Port Darwin FC
- Full name: Port Darwin Football Club
- Nicknames: Port, Wharfies
- Founded: 1996
- Ground: Fannie Bay, Northern Territory
- Chairman: James Bowden
- Manager: Ryan Bailey
- League: NorZone Premier League
- 2023: 6th of 7
- Website: http://portdarwinfc.com/
| Home colours | Away colours |

= Port Darwin FC =

Association football club in Darwin, Northern Territory, Australia

Port Darwin Football Club is an Australian soccer club based in Darwin, which competes in the NorZone Premier League.

==History==
Port Darwin FC was formed in 1996 following a merger of two prominent junior Darwin football clubs. Parap and St Mary's came together and with the senior Waratahs Club joining the fledgling club in 2006, the claret and blue's were formed.

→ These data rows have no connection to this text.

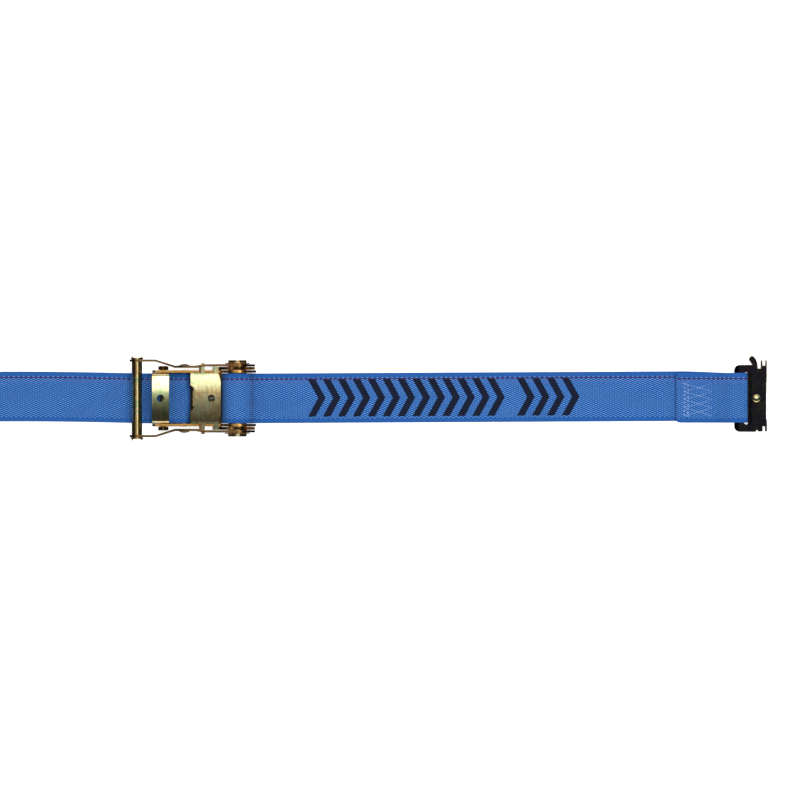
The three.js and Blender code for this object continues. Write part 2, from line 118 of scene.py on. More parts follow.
def tube(points, radius, sides=8):
    """Points and faces of a round wire along a line of Vectors."""
    tangents = []
    for i in range(len(points)):
        a, b = points[max(i - 1, 0)], points[min(i + 1, len(points) - 1)]
        tangents.append((b - a).normalized())
    side = tangents[0].orthogonal().normalized()
    rings = []
    for point, tangent in zip(points, tangents):
        side = (side - tangent * side.dot(tangent)).normalized()
        up = tangent.cross(side)
        rings.append([
            point + side * (radius * math.cos(2 * math.pi * k / sides))
            + up * (radius * math.sin(2 * math.pi * k / sides))
            for k in range(sides)
        ])
    return loft(rings)


def join(parts):
    points, faces = [], []
    for more_points, more_faces in parts:
        base = len(points)
        points += more_points
        faces += [tuple(base + i for i in face) for face in more_faces]
    return points, faces


def arc(x, z, radius, start, end, step=6.0):
    """Points of a circle's arc in (x, z), from start to end in degrees."""
    count = max(2, math.ceil(abs(end - start) / step))
    angles = [math.radians(start + (end - start) * i / count) for i in range(count + 1)]
    return [(x + radius * math.cos(a), z + radius * math.sin(a)) for a in angles]


def run(start, end, step=4.0):
    count = max(2, math.ceil(math.dist(start, end) / step))
    return [
        (start[0] + (end[0] - start[0]) * i / count, start[1] + (end[1] - start[1]) * i / count)
        for i in range(count + 1)
    ]


def chain(*stretches):
    """One line through stretches of points, with doubled points left out."""
    line = []
    for stretch in stretches:
        for point in stretch:
            if not line or math.dist(point, line[-1]) > 0.2:
                line.append(point)
    return line


def eased(line, rounds=3):
    """The line with its corners eased, ends kept."""
    for _ in range(rounds):
        inner = [
            ((a[0] + 2 * b[0] + c[0]) / 4, (a[1] + 2 * b[1] + c[1]) / 4)
            for a, b, c in zip(line, line[1:], line[2:])
        ]
        line = [line[0], *inner, line[-1]]
    return line


def smooth_step(t):
    t = min(1.0, max(0.0, t))
    return t * t * (3 - 2 * t)


# Webbing shapes --------------------------------------------------------------

COLUMNS = 28
EDGE_STEPS = 5
# Over this length each far cut end is darkened: the melted end's own colour, and partly a painted shadow.
SEAL_SHADE_LENGTH = 3.0  # how much of a cut end is melted shut


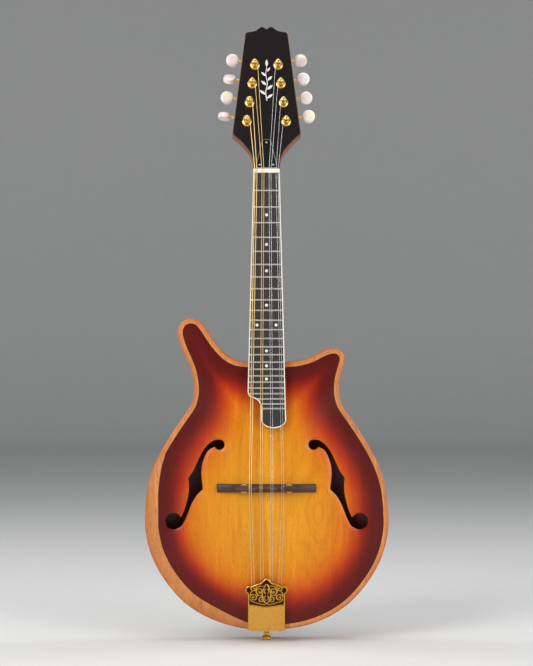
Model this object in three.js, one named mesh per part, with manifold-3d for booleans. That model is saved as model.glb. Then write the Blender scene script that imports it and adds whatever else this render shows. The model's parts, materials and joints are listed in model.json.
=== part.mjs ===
// An arch-top mandolin with f-holes, a long bass horn and a short treble horn.
//
// Millimetres. +Z runs up the neck, -Y is the front (string) side, +X is the treble side.
// The origin is the middle of the flat end face of the strap button.

import * as THREE from 'three';
import { mergeVertices } from 'three/addons/utils/BufferGeometryUtils.js';
import Module from 'manifold-3d';

const wasm = await Module();
wasm.setup();

// ---------------------------------------------------------------- driving dimensions

const GAP = 0.3; // kept between pieces that touch
const RUNNING = 0.35; // kept round anything that turns or slides
const PAST = 5; // how far a cutter runs past what it cuts

// strings
const scaleLength = 354; // nut to saddle
const saddleSetBack = 0.8; // extra speaking length at the saddle
const liftAtNut = 1.6; // string centre over the fingerboard plane
const stringHeightAtSaddle = 24.9; // string centre over the rim's front edge
const courseSpacingAtNut = 7.85;
const courseSpacingAtSaddle = 12.15;
const courseSpacingAtTail = 9.6;
const pairSpacing = 2.2; // the two strings of a course
const pairSpacingAtTail = 3.3;
const stringRadii = [0.52, 0.35, 0.25, 0.2]; // G, D, A and E courses
const windTurns = 1.5; // round the tuner post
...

Six years later Port Darwin FC secured its first Premiership, defeating Darwin Olympic 5–1 in the 2012 Grand Final.
The club's home ground is Gardens Oval, centrally located in the heart of Darwin.

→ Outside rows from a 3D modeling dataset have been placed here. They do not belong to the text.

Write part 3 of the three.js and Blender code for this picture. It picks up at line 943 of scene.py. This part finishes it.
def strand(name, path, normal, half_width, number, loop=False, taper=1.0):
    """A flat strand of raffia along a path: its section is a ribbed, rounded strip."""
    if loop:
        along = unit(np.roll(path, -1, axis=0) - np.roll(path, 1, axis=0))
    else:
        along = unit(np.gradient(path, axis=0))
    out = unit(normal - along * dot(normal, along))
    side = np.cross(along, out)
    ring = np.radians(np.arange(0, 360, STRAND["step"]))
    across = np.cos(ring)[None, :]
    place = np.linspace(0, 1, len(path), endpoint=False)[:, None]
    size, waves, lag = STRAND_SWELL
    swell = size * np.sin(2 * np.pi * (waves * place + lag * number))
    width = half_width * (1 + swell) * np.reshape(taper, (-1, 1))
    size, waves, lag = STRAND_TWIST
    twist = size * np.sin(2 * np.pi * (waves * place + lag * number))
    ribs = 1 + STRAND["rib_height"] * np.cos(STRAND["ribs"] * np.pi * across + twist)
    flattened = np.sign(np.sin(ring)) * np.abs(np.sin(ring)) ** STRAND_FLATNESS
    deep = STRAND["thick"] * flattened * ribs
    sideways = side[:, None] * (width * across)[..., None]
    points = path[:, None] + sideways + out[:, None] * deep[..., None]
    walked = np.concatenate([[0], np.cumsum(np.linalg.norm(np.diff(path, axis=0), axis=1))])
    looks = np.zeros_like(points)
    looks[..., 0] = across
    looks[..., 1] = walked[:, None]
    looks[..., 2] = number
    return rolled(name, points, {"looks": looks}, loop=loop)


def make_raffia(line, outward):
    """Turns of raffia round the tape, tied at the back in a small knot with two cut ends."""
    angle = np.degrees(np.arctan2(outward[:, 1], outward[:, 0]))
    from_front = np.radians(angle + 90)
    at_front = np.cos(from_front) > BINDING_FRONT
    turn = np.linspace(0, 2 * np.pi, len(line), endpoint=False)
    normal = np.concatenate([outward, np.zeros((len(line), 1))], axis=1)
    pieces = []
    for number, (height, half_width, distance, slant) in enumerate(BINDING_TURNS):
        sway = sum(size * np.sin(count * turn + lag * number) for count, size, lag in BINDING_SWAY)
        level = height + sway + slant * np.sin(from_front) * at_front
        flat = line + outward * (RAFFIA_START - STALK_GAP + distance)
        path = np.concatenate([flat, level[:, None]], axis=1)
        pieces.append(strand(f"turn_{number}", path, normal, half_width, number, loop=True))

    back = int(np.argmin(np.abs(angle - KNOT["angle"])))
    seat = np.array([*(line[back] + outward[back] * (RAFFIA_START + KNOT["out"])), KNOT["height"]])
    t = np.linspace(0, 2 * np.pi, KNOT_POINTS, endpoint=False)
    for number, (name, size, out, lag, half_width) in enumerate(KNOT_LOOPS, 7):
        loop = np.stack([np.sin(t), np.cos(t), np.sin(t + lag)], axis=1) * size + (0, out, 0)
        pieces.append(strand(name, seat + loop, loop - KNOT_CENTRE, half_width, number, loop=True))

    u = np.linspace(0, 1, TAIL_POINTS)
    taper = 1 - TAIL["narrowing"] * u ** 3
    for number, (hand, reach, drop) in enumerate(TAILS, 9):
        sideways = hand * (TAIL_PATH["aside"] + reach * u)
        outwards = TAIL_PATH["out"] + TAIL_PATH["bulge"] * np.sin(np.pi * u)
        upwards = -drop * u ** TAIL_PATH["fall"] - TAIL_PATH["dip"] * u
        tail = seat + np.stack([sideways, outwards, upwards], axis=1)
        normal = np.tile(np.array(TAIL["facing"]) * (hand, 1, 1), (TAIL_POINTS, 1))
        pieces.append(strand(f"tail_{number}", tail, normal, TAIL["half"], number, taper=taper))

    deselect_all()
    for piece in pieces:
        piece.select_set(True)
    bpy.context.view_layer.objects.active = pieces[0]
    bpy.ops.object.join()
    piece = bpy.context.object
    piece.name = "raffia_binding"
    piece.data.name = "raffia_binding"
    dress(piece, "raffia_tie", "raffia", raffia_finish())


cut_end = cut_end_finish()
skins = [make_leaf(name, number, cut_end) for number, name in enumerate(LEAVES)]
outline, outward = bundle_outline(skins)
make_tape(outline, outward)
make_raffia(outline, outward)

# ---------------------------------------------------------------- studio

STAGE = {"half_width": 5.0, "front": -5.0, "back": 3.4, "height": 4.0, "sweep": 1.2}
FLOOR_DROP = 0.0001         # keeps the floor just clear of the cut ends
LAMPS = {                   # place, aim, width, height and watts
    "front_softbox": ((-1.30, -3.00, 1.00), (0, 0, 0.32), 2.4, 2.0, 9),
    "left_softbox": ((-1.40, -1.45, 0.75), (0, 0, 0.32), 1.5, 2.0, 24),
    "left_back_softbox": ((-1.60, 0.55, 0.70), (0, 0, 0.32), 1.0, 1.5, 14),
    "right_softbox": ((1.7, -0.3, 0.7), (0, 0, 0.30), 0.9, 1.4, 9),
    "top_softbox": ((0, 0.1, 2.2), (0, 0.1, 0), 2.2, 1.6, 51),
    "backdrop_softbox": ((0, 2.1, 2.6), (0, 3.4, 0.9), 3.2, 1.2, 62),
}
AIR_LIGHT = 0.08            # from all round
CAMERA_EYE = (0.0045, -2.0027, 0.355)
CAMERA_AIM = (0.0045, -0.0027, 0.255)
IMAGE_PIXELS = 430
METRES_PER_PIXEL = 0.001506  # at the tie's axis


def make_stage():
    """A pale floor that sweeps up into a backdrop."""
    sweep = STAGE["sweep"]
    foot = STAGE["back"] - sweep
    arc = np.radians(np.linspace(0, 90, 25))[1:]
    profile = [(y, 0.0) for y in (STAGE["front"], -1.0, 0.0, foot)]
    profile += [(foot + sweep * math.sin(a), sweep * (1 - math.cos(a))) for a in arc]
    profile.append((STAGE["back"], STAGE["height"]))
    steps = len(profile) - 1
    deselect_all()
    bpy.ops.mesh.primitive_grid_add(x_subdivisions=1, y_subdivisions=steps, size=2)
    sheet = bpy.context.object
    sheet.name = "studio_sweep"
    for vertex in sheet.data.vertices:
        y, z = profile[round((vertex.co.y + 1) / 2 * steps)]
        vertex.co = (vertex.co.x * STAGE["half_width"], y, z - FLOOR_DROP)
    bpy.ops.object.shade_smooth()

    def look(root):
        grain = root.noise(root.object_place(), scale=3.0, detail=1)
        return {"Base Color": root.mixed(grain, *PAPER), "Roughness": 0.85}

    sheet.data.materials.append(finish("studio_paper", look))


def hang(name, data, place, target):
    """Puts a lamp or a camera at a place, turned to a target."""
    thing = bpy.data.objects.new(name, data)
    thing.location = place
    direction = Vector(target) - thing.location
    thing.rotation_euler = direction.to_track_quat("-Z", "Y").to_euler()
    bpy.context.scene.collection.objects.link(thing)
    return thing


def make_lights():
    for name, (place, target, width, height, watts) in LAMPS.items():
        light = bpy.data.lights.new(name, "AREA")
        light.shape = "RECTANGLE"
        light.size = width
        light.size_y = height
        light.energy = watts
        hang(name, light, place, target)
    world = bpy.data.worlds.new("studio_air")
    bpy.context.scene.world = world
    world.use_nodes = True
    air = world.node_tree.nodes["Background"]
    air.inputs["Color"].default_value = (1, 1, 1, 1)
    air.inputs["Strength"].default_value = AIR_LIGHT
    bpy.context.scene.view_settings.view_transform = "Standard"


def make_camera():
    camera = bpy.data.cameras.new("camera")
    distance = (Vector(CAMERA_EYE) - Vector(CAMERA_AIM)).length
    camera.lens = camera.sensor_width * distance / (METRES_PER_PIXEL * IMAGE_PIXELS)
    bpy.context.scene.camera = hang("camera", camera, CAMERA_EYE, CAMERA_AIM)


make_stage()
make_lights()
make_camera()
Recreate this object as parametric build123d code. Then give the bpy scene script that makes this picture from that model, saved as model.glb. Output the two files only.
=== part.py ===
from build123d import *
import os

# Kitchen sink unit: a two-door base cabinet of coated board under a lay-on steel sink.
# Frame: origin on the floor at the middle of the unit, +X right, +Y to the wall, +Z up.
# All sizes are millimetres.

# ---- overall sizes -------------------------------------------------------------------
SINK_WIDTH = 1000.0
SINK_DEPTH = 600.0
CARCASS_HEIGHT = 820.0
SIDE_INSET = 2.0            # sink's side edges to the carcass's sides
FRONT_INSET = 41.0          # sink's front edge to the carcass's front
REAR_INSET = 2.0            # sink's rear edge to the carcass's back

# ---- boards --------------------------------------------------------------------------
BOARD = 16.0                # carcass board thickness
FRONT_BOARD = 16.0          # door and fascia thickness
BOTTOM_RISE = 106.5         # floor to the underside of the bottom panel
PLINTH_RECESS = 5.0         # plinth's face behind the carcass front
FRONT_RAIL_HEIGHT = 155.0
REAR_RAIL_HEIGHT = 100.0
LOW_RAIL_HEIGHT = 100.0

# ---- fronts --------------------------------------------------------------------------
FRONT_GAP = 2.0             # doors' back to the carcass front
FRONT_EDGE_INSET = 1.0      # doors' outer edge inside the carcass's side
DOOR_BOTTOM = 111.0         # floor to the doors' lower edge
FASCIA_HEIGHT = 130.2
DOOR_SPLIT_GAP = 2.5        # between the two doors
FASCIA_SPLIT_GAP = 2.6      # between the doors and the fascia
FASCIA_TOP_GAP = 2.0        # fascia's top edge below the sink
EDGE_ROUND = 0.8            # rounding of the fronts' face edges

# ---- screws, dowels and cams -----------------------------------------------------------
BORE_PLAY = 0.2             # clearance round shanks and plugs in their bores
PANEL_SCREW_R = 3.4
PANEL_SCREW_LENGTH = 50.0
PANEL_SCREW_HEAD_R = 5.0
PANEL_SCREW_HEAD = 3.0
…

The club has grown throughout its short history, fielding a Norzone Premier League and a Reserves side along with an All Ages Men side, A Senior Women's team and numerous Under Age Teams from Miniroos right up to Under 18's.

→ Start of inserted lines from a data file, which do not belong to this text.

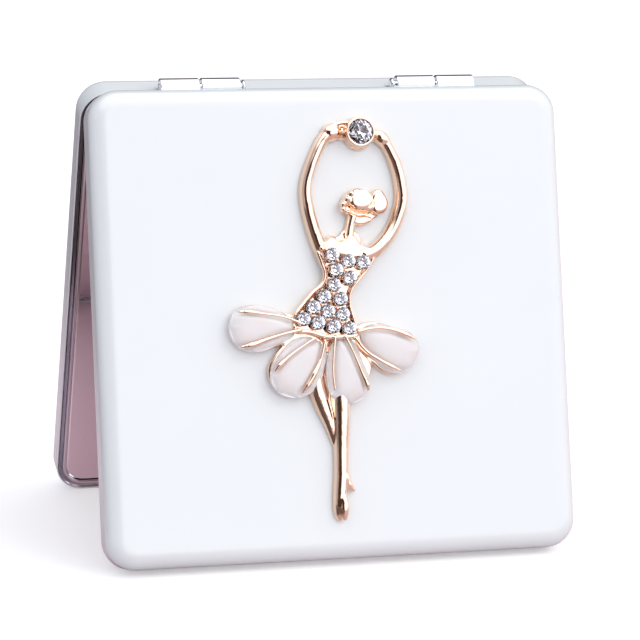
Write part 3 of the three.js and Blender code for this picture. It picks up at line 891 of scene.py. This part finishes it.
# A petal's height at its edge and its rise from there to the middle, as shares of the full height.
PETAL_EDGE, DOME_RISE = 0.42, 0.58
DOME_REACH = 2.6  # from the edge to where the dome is level
CREASE_WIDTH = 0.45
CUP_TOP = 1.1
RIB_HEIGHT = 2.25
FOOT = BACK - 0.4  # plates start here, and are then cut flat at the back
NEAR_STONES = 2.6  # middles of stones that lie next to each other are closer than this
HAND_STONE_RADIUS = 1.66
# Heights of a stone's table, girdle and lowest point.
HAND_CUT = (2.5, 1.95, 1.3)
BODICE_CUT = (2.42, 2.06, 1.62)
FLAP = [(-2.6, -2.4), (-3.4, -5.6), (-3.4, -8.6), (-2.4, -10.0), (-1.7, -10.1), (-1.5, -7.5), (-1.4, -4.0),
        (-1.6, -2.4)]


def make_head():
    """Hair with a wavy fringe and curls at its left, a plain face below it, and a bun."""
    return [
        plate(HAIR, FOOT, 1.75, 0.6),
        ball(*HAIR_DOME),
        plate(HEAD_BASE, FOOT, 0.45, 0.2),
        plate(FACE, FOOT, 1.2, 0.35),
        plate(BUN, FOOT, 1.6, 0.6),
    ] + [ball(x, y, 1.2, radius, radius, 0.8) for x, y, radius in CURLS]


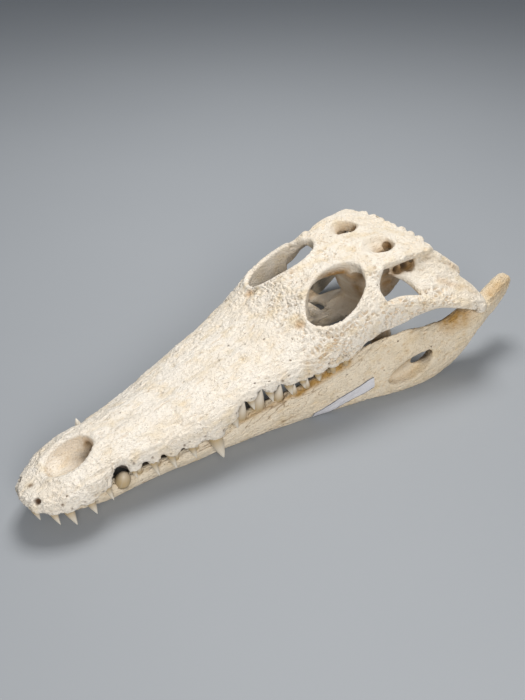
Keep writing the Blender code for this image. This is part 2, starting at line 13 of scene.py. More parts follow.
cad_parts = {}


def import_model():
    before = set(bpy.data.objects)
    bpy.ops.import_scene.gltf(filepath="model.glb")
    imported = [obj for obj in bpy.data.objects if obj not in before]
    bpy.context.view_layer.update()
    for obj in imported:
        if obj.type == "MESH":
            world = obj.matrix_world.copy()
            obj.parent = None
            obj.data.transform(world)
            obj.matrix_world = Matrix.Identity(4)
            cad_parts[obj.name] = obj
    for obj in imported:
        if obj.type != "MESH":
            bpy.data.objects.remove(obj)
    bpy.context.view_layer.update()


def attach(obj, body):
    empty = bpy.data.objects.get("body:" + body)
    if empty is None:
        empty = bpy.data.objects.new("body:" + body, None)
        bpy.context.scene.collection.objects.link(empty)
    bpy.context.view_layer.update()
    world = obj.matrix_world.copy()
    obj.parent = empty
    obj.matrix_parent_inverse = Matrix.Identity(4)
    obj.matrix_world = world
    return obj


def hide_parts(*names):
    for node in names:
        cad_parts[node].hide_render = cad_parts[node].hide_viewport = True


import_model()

# ---------------------------------------------------------------- sizes
MM = 0.001
OVERALL_LENGTH = 523.0
MIDLINE_GAP = 0.2
TOOTH_ROW_WIDTH = 9.0
VAULT_ENDS = (14.0, 302.0)  # back
VAULT_RISE = 6.0            # of the palate above the rim
VAULT_TAPER = 0.86          # its width at the top, as a share
SNOUT_ROOF = 12.0           # the least bone over it
CHEEK_ROUNDING = 10.0       # height of the rounded lower edge, at most
CHEEK_SHARE = 0.3           # and for the height of the face
CRANIUM_GRAIN = 1.55        # first net of faces over the bone
JAW_GRAIN = 1.35
CRANIUM_TRIANGLES = 192000
JAW_TRIANGLES = 120000
HIDDEN_OPENNESS = 0.35      # a place less open than this keeps a tenth of its faces
SKY_TILT = math.radians(35.0)       # of the slanting rays that measure how open a place is

# the snout and face, front to back: back, half width, top, lower rim
FACE = (
    (0.0, 4.5, 35.0, 29.5), (5.0, 16.0, 38.5, 26.0), (17.0, 26.8, 42.5, 23.0),
    (34.0, 34.0, 48.3, 22.0), (50.0, 35.8, 53.0, 24.0), (65.0, 33.0, 56.5, 28.5),
    (84.0, 34.2, 57.7, 30.0), (105.0, 38.0, 59.4, 30.0), (126.0, 42.6, 61.5, 29.5),
    (145.0, 47.5, 64.5, 31.0), (160.0, 51.4, 67.3, 30.5), (176.0, 51.2, 70.4, 39.0),
    (191.0, 51.0, 73.2, 52.0), (210.0, 53.5, 77.0, 54.0), (231.0, 58.8, 82.5, 54.5),
    (252.0, 64.5, 90.0, 54.5), (273.0, 70.0, 101.0, 57.5), (292.0, 74.0, 114.5, 59.5),
    (312.0, 77.0, 121.5, 66.0), (330.0, 78.5, 126.0, 72.0), (346.0, 80.0, 128.5, 75.0),
)
FACE_FULLNESS = (2.7, 2.1)  # roundness of the sections at the snout's tip and at the rear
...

In 2018 Port Darwin Football Club's committee decided to give PDFC a fresh new look and change the club's logo which would move the club into the 21st century. The committee wanted to have a modern, fresh logo that resonated with Darwin history and decided to depict something from the Bombing of Darwin, so the boat on the new logo is that of HMAS Mavie a 19-ton patrol boat operated by the Royal Australian Navy which was sunk by the Japanese in the Bombing of Darwin, the club's founding year ‘1996’ is also depicted on the new logo, which overall heavily draws inspiration from the logo of Manchester City F.C.

==Honours==
Premier League

- Mens Premier League Champions 2012
- Mens Premier League Reserve Champions 2018
Junior Teams
- Under 18s Premier League Champions 2023
- Under 18s Premier League Champions 2024
- Under 18s Premier League Champions 2025

==Kit==
In the early years, various designs and colours were used by Port Darwin. The 2008–09 home kit was claret with sky blue arms and a sky blue stripe under the right arm, while the away kit was mostly sky blue with a claret trim. From the 2008–09 season Port Darwin FC has kept the same kit.